▶ [Problem requirements] Locate the line that contains "box = shape.BoundBox" and the line that contains "before = set(bpy.data.objects)". Copy both of them exactly, together with every line between them, and no others.

── Given data

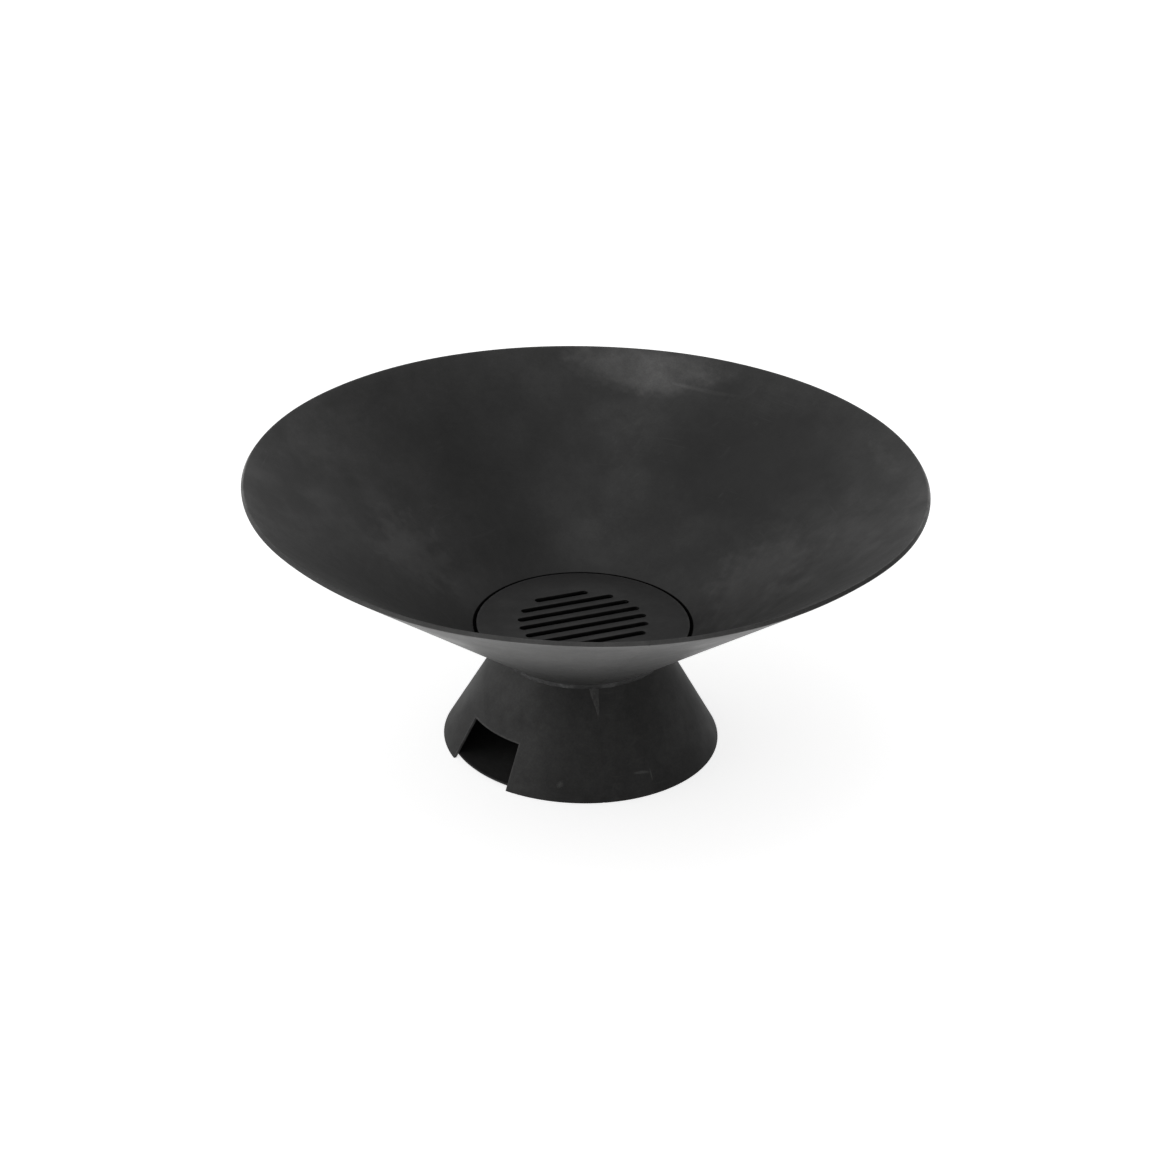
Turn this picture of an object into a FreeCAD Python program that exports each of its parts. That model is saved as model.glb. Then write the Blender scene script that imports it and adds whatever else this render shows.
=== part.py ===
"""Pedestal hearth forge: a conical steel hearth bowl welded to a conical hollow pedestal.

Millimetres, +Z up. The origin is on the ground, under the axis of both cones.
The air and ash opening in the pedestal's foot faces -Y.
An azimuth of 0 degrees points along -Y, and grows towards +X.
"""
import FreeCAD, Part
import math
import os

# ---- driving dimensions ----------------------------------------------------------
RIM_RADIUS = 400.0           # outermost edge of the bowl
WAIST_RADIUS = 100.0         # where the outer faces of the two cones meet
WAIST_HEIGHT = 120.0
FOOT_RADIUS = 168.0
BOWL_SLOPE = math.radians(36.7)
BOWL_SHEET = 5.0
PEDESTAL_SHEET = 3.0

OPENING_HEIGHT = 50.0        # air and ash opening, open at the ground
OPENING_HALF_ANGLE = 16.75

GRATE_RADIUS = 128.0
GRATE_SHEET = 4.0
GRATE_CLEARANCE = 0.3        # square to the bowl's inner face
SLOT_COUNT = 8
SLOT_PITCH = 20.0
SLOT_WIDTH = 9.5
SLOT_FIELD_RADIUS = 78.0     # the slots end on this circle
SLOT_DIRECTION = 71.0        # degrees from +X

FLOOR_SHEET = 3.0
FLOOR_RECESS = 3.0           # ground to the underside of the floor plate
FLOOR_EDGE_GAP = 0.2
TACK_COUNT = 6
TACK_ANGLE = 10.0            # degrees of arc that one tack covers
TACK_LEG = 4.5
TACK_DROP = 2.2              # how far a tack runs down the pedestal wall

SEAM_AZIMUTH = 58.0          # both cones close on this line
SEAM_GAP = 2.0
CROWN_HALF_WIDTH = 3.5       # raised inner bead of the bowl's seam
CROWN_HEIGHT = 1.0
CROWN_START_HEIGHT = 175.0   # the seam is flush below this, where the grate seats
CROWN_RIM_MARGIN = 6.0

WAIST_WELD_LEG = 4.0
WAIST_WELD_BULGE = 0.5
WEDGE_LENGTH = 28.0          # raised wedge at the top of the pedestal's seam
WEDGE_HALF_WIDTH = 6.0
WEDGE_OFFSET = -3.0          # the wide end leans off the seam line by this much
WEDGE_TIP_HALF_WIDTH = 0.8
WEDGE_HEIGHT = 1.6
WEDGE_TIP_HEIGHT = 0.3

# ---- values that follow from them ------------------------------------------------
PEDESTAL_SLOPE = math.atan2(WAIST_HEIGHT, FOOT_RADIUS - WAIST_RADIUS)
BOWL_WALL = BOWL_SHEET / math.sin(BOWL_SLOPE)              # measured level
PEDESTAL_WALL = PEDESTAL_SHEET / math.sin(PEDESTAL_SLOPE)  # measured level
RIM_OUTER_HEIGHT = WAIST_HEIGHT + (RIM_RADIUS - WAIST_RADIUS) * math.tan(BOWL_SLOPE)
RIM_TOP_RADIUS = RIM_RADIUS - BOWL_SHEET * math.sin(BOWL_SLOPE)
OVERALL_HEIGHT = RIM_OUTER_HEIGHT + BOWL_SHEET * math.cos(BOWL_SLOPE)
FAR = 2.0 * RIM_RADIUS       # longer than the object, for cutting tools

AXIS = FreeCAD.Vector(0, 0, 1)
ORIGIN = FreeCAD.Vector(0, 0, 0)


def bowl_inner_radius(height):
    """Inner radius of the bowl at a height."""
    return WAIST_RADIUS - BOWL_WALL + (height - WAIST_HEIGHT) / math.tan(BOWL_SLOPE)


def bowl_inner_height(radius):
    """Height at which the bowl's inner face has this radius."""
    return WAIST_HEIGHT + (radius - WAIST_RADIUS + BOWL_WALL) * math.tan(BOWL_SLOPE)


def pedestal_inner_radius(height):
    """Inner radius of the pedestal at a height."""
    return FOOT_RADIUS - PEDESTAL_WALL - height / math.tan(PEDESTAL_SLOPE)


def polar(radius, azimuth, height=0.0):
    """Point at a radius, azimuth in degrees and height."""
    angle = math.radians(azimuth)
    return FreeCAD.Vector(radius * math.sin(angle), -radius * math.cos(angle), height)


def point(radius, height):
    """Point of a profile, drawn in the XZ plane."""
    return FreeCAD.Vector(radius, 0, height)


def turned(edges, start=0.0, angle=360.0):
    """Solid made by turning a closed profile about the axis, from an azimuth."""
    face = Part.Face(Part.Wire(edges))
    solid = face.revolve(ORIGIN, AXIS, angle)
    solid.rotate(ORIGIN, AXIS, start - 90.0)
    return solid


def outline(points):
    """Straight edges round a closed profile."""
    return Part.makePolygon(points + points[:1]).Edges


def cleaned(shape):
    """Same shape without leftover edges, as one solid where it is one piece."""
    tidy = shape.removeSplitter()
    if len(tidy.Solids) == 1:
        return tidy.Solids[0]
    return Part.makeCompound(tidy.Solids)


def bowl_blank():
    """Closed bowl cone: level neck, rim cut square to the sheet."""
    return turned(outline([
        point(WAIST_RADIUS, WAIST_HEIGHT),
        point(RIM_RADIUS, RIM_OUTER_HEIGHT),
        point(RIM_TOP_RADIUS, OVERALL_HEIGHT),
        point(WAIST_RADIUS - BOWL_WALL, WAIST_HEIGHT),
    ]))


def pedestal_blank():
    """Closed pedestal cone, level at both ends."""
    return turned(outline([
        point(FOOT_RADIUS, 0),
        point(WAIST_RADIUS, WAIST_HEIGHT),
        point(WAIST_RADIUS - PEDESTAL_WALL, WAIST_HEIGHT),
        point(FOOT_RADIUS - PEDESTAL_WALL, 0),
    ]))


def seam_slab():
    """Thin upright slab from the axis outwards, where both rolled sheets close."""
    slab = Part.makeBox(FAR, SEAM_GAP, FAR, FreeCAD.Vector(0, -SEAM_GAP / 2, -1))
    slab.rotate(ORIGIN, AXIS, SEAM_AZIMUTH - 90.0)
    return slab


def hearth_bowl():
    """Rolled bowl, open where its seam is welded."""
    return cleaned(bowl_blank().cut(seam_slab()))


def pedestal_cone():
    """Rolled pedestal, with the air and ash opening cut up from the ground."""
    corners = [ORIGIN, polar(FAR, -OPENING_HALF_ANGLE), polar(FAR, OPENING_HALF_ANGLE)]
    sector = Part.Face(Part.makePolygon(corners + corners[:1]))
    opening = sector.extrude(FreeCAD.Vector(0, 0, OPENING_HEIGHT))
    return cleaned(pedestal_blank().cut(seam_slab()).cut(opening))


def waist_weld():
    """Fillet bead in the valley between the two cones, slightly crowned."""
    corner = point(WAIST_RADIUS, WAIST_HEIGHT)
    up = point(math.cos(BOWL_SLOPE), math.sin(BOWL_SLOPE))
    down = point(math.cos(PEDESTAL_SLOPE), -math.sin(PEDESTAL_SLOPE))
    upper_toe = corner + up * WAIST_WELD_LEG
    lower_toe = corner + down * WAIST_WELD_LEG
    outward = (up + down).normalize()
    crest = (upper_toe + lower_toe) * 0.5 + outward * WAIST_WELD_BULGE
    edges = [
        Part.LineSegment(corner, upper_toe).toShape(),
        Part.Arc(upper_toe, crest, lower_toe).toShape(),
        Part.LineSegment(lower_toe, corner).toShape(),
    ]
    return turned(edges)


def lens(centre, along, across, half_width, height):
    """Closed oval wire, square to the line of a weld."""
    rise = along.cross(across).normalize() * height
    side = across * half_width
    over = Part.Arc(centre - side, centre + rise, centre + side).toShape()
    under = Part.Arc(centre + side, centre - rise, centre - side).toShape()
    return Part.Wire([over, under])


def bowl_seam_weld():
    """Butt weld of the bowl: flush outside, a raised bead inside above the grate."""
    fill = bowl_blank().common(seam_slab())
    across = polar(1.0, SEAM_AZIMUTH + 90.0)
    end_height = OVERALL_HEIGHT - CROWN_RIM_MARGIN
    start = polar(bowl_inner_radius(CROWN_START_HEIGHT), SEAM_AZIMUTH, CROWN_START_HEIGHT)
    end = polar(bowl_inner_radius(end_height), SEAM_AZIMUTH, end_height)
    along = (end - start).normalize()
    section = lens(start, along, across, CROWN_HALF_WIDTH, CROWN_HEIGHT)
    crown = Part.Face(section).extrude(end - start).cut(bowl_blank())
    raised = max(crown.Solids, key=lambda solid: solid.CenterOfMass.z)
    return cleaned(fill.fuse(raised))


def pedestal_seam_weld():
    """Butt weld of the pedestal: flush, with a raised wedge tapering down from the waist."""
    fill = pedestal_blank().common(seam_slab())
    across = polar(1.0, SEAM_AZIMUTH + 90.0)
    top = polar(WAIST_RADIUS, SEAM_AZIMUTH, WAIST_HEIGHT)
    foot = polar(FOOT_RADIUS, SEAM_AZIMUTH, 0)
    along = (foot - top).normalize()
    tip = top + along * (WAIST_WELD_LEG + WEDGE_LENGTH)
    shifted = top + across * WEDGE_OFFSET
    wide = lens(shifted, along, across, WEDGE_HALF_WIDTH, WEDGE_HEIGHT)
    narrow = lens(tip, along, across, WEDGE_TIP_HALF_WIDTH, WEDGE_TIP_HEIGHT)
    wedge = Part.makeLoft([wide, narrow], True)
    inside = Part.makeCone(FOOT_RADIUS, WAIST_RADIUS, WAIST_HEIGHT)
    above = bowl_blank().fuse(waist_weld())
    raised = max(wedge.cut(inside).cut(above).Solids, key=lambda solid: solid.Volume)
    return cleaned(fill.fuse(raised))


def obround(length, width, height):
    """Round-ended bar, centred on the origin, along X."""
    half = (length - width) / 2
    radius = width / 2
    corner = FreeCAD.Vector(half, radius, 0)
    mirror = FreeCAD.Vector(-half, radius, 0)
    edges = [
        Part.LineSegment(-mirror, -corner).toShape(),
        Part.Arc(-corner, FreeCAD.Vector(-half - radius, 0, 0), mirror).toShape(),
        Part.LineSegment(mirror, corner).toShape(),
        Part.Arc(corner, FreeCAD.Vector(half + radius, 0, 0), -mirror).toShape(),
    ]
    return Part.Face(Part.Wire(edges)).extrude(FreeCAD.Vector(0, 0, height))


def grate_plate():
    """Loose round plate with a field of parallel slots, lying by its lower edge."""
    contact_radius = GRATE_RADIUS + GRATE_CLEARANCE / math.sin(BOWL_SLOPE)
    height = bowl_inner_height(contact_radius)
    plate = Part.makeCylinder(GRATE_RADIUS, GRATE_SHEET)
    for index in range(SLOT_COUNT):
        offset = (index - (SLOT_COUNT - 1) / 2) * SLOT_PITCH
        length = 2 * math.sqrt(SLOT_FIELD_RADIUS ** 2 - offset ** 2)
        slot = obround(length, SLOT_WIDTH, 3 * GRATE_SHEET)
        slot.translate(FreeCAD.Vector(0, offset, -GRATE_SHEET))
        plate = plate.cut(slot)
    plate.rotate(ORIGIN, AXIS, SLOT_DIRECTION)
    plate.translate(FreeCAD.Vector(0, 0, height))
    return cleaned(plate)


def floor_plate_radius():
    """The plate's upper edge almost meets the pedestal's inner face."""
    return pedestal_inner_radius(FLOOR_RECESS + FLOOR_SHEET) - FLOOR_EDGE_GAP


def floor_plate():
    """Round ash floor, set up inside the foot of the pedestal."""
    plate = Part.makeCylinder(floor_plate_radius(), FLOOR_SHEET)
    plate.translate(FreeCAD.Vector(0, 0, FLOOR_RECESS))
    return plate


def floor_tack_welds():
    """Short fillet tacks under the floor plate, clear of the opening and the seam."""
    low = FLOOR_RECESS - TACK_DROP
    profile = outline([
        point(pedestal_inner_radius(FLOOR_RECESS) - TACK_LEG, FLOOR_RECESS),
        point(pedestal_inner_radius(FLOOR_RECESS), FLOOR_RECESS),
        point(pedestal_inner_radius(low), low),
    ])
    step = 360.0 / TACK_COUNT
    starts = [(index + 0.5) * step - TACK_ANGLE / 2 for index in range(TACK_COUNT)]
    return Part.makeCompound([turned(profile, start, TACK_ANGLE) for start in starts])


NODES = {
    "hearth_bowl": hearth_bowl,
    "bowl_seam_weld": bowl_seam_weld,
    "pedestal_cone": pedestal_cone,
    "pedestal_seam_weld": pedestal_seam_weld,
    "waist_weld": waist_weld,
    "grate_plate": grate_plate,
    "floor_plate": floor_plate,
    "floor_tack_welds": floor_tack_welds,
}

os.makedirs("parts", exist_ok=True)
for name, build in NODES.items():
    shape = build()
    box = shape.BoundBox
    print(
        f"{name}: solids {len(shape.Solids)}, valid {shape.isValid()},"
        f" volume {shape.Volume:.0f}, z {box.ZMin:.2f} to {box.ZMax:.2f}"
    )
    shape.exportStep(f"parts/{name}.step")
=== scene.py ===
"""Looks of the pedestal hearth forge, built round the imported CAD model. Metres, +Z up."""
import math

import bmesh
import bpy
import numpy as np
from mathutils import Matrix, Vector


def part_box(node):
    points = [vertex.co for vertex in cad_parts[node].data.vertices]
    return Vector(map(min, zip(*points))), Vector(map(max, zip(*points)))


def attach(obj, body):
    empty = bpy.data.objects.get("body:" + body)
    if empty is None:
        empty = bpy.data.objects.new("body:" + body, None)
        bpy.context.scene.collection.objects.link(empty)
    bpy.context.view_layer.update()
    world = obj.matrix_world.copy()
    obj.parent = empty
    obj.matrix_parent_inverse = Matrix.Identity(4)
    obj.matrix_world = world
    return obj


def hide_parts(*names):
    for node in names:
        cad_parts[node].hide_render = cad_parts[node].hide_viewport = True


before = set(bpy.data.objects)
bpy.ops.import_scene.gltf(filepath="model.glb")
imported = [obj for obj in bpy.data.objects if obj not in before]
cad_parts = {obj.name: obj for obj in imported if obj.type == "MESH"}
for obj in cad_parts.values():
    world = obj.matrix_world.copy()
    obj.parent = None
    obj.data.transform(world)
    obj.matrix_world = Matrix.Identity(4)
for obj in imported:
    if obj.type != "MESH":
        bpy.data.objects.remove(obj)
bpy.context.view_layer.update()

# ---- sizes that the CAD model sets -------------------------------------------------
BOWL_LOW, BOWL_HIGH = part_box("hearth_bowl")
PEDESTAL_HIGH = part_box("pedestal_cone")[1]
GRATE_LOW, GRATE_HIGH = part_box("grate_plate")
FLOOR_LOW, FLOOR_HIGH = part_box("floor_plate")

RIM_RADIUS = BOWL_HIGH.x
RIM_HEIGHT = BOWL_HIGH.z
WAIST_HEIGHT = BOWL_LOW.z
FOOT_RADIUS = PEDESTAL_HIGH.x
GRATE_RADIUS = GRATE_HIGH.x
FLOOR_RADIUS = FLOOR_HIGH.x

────

▶ [Result of the task]
    box = shape.BoundBox
    print(
        f"{name}: solids {len(shape.Solids)}, valid {shape.isValid()},"
        f" volume {shape.Volume:.0f}, z {box.ZMin:.2f} to {box.ZMax:.2f}"
    )
    shape.exportStep(f"parts/{name}.step")
=== scene.py ===
"""Looks of the pedestal hearth forge, built round the imported CAD model. Metres, +Z up."""
import math

import bmesh
import bpy
import numpy as np
from mathutils import Matrix, Vector


def part_box(node):
    points = [vertex.co for vertex in cad_parts[node].data.vertices]
    return Vector(map(min, zip(*points))), Vector(map(max, zip(*points)))


def attach(obj, body):
    empty = bpy.data.objects.get("body:" + body)
    if empty is None:
        empty = bpy.data.objects.new("body:" + body, None)
        bpy.context.scene.collection.objects.link(empty)
    bpy.context.view_layer.update()
    world = obj.matrix_world.copy()
    obj.parent = empty
    obj.matrix_parent_inverse = Matrix.Identity(4)
    obj.matrix_world = world
    return obj


def hide_parts(*names):
    for node in names:
        cad_parts[node].hide_render = cad_parts[node].hide_viewport = True


before = set(bpy.data.objects)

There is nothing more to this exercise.